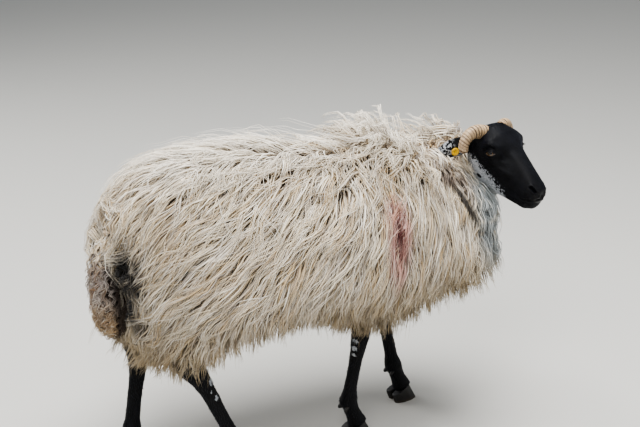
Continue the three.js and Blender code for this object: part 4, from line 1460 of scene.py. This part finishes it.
def hairy_skin_material():
    """Hair that lies too flat to model is fine streaky bump; nose and lips are bare, pebbled and moist."""
    material, tree, shader = new_material("close_black_hair_on_skin", **HAIR_FINISH)
    place = object_place(tree)
    white, own = white_of_hair(tree, place)
    mottle = ramp_between(tree, noise_of(tree, place, 14, 2.0), 0.4, 0.7)
    colour = blend_colour(tree, reckon(tree, "MULTIPLY", mottle, 0.5), HAIR["black"], HAIR["shine"])
    streaks = noise_of(tree, own, 1400, 3.0, 0.65, (4.5, 1, 1))
    pale = blend_colour(tree, ramp_between(tree, streaks, 0.40, 0.65), HAIR["dull_white"], HAIR["white"])
    colour = blend_colour(tree, white, colour, pale)
    bare = egg(tree, own, *NOSE, (1.2, 0.8))
    colour = blend_colour(tree, bare, colour, HAIR["bare"])
    tree.links.new(colour, shader.inputs["Base Color"])
    rough = reckon(tree, "MULTIPLY_ADD", bare, -0.22, 0.58)
    tree.links.new(rough, shader.inputs["Roughness"])
    pebbles = add_node(tree, "ShaderNodeTexVoronoi", {"Vector": own, "Scale": 0.55}).outputs["Distance"]
    height = reckon(tree, "MULTIPLY_ADD", pebbles, reckon(tree, "MULTIPLY", bare, 0.7), streaks)
    bend_light(tree, shader, height, 0.35, 0.7)
    return material


def woolly_skin_material():
    """The ground between the locks: wool seen end on, in shadow."""
    material, tree, shader = new_material("wool_ground", Roughness=0.95)
    place = object_place(tree)
    fibres = noise_of(tree, place, 4, 3.0, 0.7, (1, 1, 3))
    colour = blend_colour(tree, fibres, WOOL["grey"], WOOL["beige"])
    colour = mark_wool(tree, colour, place)
    tail_part = patch_at(tree, place, (-470, -6, 420), (46, 60, 118))
    colour = blend_colour(tree, tail_part, colour, TAIL_WOOL["dark"])
    tree.links.new(colour, shader.inputs["Base Color"])
    bend_light(tree, shader, fibres, 0.8, 3)
    return material


skin.data.materials.clear()
for material in (woolly_skin_material(), hairy_skin_material()):
    skin.data.materials.append(material)
black_hair = hair_material()
skin.data.polygons.foreach_set("material_index", skin_finishes)
print("skin finishes:", np.bincount(skin_finishes))

# %% [markdown]
# ### Tufts
# A tuft is one small three-sided solid of three rings, bent over so that it lies along the lie of the
# hair: towards the muzzle on the face, down and back on the cheeks, to the tip of the ear, and down the
# legs. Single hairs would need fifty times as many. Tufts are shortest on the muzzle and longest on the
# poll and throat, and none grow on nose, lips or lid rims.

# %% Short hair
def from_slit(own, side):
    """Distance from an eye's slit, for places in the head's frame."""
    middle, slit, up, _ = eye_axes(side)
    return slit_distance(*((own - middle) @ np.stack([slit, up], 1)).T)


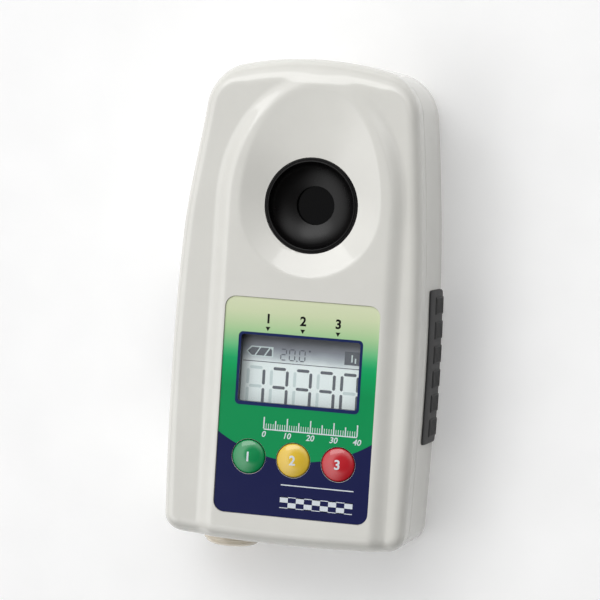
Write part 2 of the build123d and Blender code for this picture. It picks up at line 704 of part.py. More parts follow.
def cap_carriage():
    """Contact disc on a swivel stem, and the spring on it: they move in and out with the cap, but don't turn."""
    disc = along_y(tube_x, tube_z, disc_y, disc_y + disc_thickness, disc_radius)
    disc += along_y(tube_x, tube_z, disc_y - stem_length, disc_y, stem_radius)
    path = Helix(pitch=(spring_length - spring_wire * 2 - 0.05) / spring_turns,
                 height=spring_length - spring_wire * 2 - 0.05, radius=spring_radius)
    coil = sweep(Plane(origin=path @ 0, z_dir=path % 0) * Circle(spring_wire), path=path, is_frenet=True)
    spring = Pos(tube_x, disc_y + disc_thickness + spring_wire + 0.02, tube_z) * Rot(-90, 0, 0) * coil
    return disc, spring


def battery_cap():
    """Screw cap: domed head with a coin slot, and a spigot with its seal."""
    spigot = bore_radius - screw_gap
    head_y = -half_length - cap_gap
    foot_y = disc_y - 0.05
    with BuildLine() as edge:
        Polyline((0, foot_y), (spigot, foot_y), (spigot, head_y), (cap_radius, head_y), (cap_radius, head_y - cap_skirt))
        top = head_y - cap_height
        ThreePointArc((cap_radius, head_y - cap_skirt), (cap_radius * 0.80, top + (cap_height - cap_skirt) * 0.27),
                      (cap_radius * 0.45, top))
        Line((cap_radius * 0.45, top), (0, top))
        Line((0, top), (0, foot_y))
    cap = Pos(tube_x, 0, tube_z) * revolve(make_face(edge.line), Axis.Y)
    cap -= block((tube_x - cap_slot_length / 2, top - 1, tube_z - cap_slot_width / 2),
                 (tube_x + cap_slot_length / 2, top + cap_slot_depth, tube_z + cap_slot_width / 2))
    cap -= along_y(tube_x, tube_z, foot_y - stem_length - 0.2, foot_y + 1, stem_radius + stem_gap)
    groove_y = head_y + 2.2
    groove_radius = bore_radius - cap_seal_cord
    groove = along_y(tube_x, tube_z, groove_y - cap_seal_cord * 0.6, groove_y + cap_seal_cord * 0.6, cap_radius)
    cap -= groove - along_y(tube_x, tube_z, groove_y - 2, groove_y + 2, groove_radius)
    middle = groove_radius + cap_seal_cord / 2
    seal = Pos(tube_x, groove_y, tube_z) * Rot(90, 0, 0) * Torus(middle - 0.02, cap_seal_cord / 2 - 0.05)
    return cap, seal


def build():
    """Every piece of the instrument, by name."""
    body = outer_body()
    parts = {"front_housing": front_housing(body), "rear_housing": rear_housing(body)}
    parts["case_seal"] = seam_ring(0.02)
    parts["case_screws"] = Compound(children=[screw(x, y, case_head_recess, case_screw_length, case_screw_radius,
                                                    case_head_radius, case_head_height) for x, y in case_screw_spots])
    parts["right_grip"] = grip(1)
    parts["left_grip"] = grip(-1)
    parts["display_label"] = display_label()
    window, glass, holder, strips = display_stack()
    parts.update({"display_window": window, "display_glass": glass, "display_holder": holder, "contact_strips": strips})
    bodies, plungers = switches()
    parts["switch_bodies"] = bodies
    for name, x, plunger in zip(("read", "scale", "calibrate"), button_xs, plungers):
        parts[name + "_button"] = button(x)
        parts[name + "_plunger"] = plunger
    parts["main_board"] = main_board()
    parts["board_screws"] = Compound(children=[screw(x, y, board_under_z, board_screw_length, board_screw_radius,
                                                     small_head_radius, small_head_height) for x, y in board_posts])
    parts["processor"], parts["ribbon_socket"] = board_parts()
    parts["sample_well"], parts["well_seal"] = sample_well()
    parts["prism"], parts["prism_seal"] = prism_and_seal()
    parts["optics_block"] = optics_block(parts["prism"])
    parts["optics_screws"] = Compound(children=[screw(x, y, optics_z - optics_flange, optics_flange + optics_screw_bite,
                                                      board_screw_radius, small_head_radius, small_head_height) for x, y in optics_screw_spots])
    names = ("lens", "lamp_board", "lamp", "sensor_board", "light_sensor", "temperature_probe")
    parts.update(zip(names, optics_parts()))
    parts["sensor_ribbon"] = sensor_ribbon()
    parts["battery_tube"] = battery_tube()
    parts["outer_cell"] = cell(cell_y)
    parts["inner_cell"] = cell(cell_y + cell_length + cell_nub)
    parts["positive_contact"], parts["negative_contact"] = battery_contacts()
    parts["positive_lead"], parts["negative_lead"] = battery_leads()
    parts["cap_contact"], parts["battery_spring"] = cap_carriage()
    parts["battery_cap"], parts["cap_seal"] = battery_cap()
    return parts


os.makedirs("parts", exist_ok=True)
for node, shape in build().items():
    export_step(shape, f"parts/{node}.step")
    print(node, "written")
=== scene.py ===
import bpy, bmesh, json, math
from mathutils import Matrix, Vector

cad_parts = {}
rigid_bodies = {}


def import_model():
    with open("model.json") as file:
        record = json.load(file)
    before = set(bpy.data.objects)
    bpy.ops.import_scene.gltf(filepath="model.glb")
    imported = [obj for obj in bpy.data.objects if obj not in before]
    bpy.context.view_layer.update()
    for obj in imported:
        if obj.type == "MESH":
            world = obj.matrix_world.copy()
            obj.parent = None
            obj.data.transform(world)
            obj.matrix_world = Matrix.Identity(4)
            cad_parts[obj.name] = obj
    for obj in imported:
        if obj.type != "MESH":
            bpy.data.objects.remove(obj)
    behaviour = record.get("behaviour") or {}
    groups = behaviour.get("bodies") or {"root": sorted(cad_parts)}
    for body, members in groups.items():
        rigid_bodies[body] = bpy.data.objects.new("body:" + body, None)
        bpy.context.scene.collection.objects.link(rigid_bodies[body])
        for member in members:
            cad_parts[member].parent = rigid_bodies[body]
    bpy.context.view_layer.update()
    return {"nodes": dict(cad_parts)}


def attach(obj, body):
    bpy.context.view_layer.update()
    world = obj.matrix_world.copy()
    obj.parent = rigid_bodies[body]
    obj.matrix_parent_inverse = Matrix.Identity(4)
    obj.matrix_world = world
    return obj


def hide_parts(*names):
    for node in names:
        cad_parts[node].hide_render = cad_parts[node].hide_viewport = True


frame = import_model()
nodes = frame["nodes"]
mm = 0.001


def deselectAll():
    for ob in bpy.context.view_layer.objects:
        ob.select_set(False)


def pick(ob):  # only this object selected and active
    deselectAll()
    ob.select_set(True)
    bpy.context.view_layer.objects.active = ob


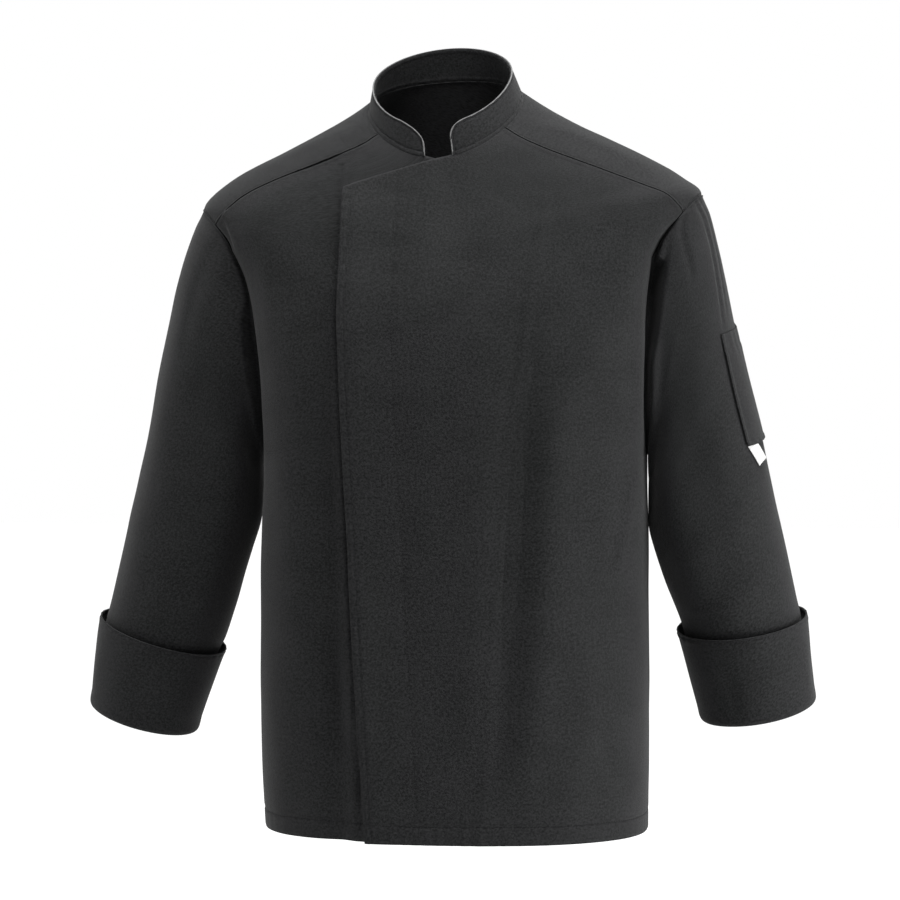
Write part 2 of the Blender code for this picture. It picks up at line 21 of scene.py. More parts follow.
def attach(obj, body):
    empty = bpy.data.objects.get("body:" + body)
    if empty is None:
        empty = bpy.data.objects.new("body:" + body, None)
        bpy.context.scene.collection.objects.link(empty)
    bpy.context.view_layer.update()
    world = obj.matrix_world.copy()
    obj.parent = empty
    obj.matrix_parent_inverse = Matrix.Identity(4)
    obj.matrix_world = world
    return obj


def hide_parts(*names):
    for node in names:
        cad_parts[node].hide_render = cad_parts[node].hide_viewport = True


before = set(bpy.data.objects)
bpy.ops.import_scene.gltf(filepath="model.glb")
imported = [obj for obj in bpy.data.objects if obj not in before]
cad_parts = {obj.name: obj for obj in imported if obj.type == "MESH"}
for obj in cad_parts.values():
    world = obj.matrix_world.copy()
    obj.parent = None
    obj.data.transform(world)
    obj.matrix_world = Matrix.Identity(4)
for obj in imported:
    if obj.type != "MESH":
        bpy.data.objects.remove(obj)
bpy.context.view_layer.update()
-.-.-
■ TASK OBJECTIVE ■
Each line from the one holding "cell_length + cell_nub)" to the one holding "record = json.load(file)", those two included, is to be transcribed exactly, and no other line.

■ ANSWER TO THE EXERCISE ■
    parts["inner_cell"] = cell(cell_y + cell_length + cell_nub)
    parts["positive_contact"], parts["negative_contact"] = battery_contacts()
    parts["positive_lead"], parts["negative_lead"] = battery_leads()
    parts["cap_contact"], parts["battery_spring"] = cap_carriage()
    parts["battery_cap"], parts["cap_seal"] = battery_cap()
    return parts


os.makedirs("parts", exist_ok=True)
for node, shape in build().items():
    export_step(shape, f"parts/{node}.step")
    print(node, "written")
=== scene.py ===
import bpy, bmesh, json, math
from mathutils import Matrix, Vector

cad_parts = {}
rigid_bodies = {}


def import_model():
    with open("model.json") as file:
        record = json.load(file)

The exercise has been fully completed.